Kevric Real Estate Corporation wants to build a new eight-storey office building on Atlantic Avenue with retail and service commercial uses at grade. The existing five-storey office building (which spans addresses on Atlantic Avenue, Liberty Avenue, Hanna Avenue and Snooker Street) would be renovated for office uses, with retail and service commercial at the lower levels, while the existing boiler house on Liberty Street would be turned into a restaurant. Kevric originally proposed a new two-storey retail building at the corner of Hanna and Liberty, but has since offered to replace it with a POPS (Privately Owned Publicly-Accessible Spaces) as part of a compromise with the city.
 
The city says the development application includes a significant retail and restaurant component that does not conform to the Official Plan and has put forward an offer of settlement that would give the city a better say in how the property is redeveloped.
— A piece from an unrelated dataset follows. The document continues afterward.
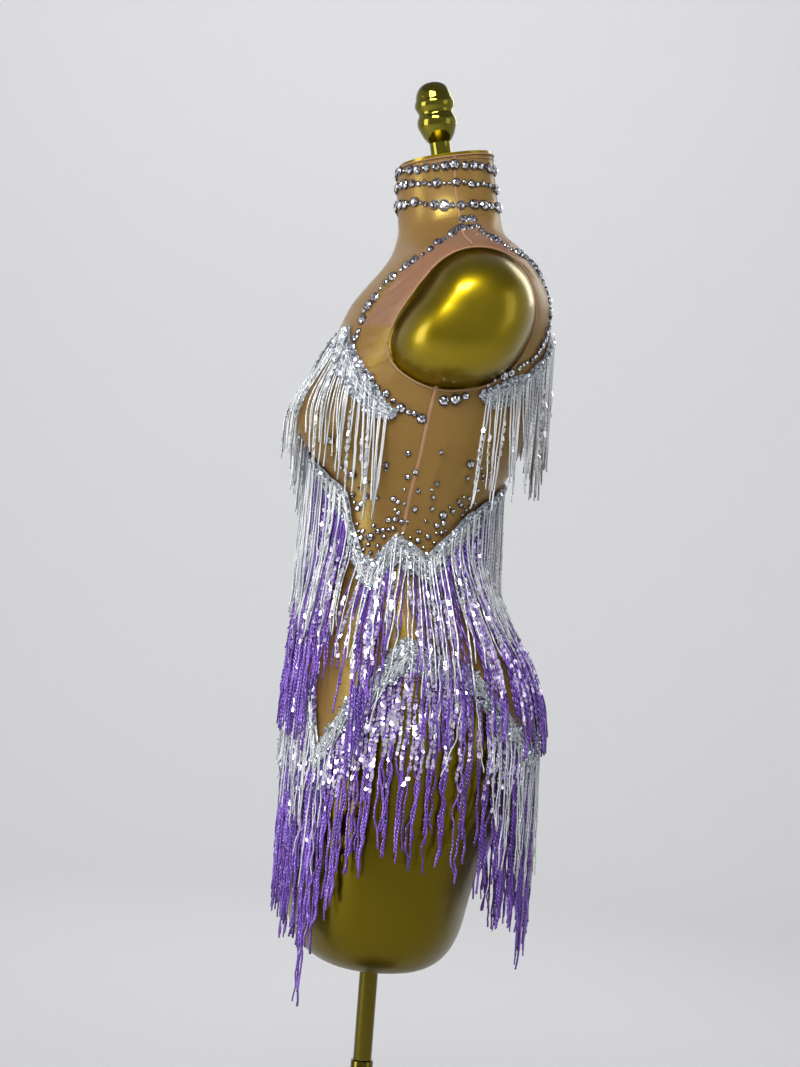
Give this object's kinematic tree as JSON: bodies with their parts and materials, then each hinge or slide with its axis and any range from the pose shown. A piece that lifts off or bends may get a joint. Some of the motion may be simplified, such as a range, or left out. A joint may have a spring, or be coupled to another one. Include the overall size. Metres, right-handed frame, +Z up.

Last month the city also filed notice to recognize the property at 40 Hanna as historically significant.
 
“The Brunswick-Balke-Collender Company Complex (1905, with additions in 1907, 1912 and 1913) is an early 20th century industrial complex comprised of three attached factory buildings and a separate boiler house with a smokestack… valued as an important example of early 20th century industrial architecture in Toronto that is particularly distinguished by its scale, the vintage painted signage, and the landmark brick smokestack on the boiler house,” states the notice. “The associative value of the Brunswick-Balke-Collender Factory is linked to its designers, particularly Henry Simpson, the versatile Toronto architect who received the commissions for the original factory (1905), the complementary addition (1907) and the detached boiler house and smokestack (1912) while completing other significant projects in the industrial area adjoining King and Dufferin (now Liberty Village).  The site is also associated with local architect J. L. Havill, who designed the large 1913 addition to the factory prior to his recruitment as the Imperial Oil Company's head designer.”
 
The property is already listed on the City of Toronto's Inventory of Heritage Properties, adopted by City Council on June 16, 2005. Kevric has already agreed to maintain the entire boiler house building with a glazed connection on two sides to the new eight-storey building, allowing for the boiler house to be viewed as a whole building.